INSTRUCTIONS TO FOLLOW – Looking through the listing, how many of its lines hold the word "origin"? Answer with only the number.

DATA SECTION –
---
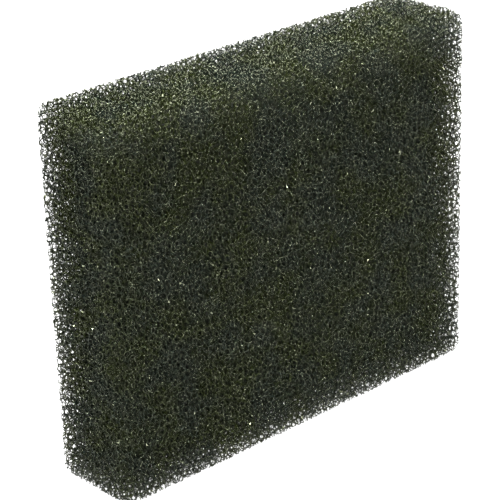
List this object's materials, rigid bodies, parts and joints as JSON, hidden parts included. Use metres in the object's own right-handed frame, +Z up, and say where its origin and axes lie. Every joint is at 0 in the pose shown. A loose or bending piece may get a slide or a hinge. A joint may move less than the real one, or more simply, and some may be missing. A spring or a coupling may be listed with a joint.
{
  "type": "foam air filter element",
  "caption": "Rectangular block of dark open-cell foam that filters the intake air of a small engine; a soft pad that drops into its filter housing.",
  "frame": {"origin": "centre of the long narrow side that the block stands on", "axes": "+X along the block, +Y through its thickness, the way the air flows, and +Z up its height"},
  "size_m": [0.062, 0.014, 0.051],
  "materials": {
    "foam": "matte"
  },
  "bodies": {
    "root": {"foam_block": "foam"}
  },
  "joints": []
}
---
FINISHED ANSWER – 2